Interesting position.

1. Idiotic behavior has no place on the track...irrespective if the gender of the driver.

2. Sadly, women have created a new paradigm. Chilvary is dead because too many 'feminists' have decided that they want to be the "whatever a man can do", and go out of the house and be CEO's. "(I know) You are capable to open your own door..." So do it. (And any chosen role? ....fine with me, but one can't have it both ways. Nor can you Jack.)

The "traditional rolls" of man and woman as bread winner and mom with the kids is all askew. The sky is blue and the sea is green. Women who put themselves in racing situations get what they get.

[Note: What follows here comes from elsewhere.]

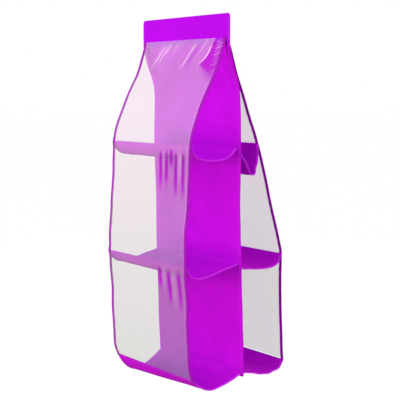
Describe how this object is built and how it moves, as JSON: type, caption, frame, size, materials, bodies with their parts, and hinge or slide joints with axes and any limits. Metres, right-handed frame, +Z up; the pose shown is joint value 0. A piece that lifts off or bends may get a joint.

Again, I advocate that what anyone should "get" is respect, it is a community of speed...but your gender based premise Jack: is dead, it's 2021.
New Driver

So, how about when the aggressive 944 driver is a woman? Happened to me (I'm a guy). Then her husband steps in (he wasn't in the race) after she chops her way through every turn. Both of them totally out of line, but i prevented a major incident because i kept my head. Male or Female, bad apples need to be punished and sent to do TT (Haha). We're here to race (closely) with people who can be trusted. Race directors need to keep the 99% who are behaving... happy. You want fist fights? Take up boxing.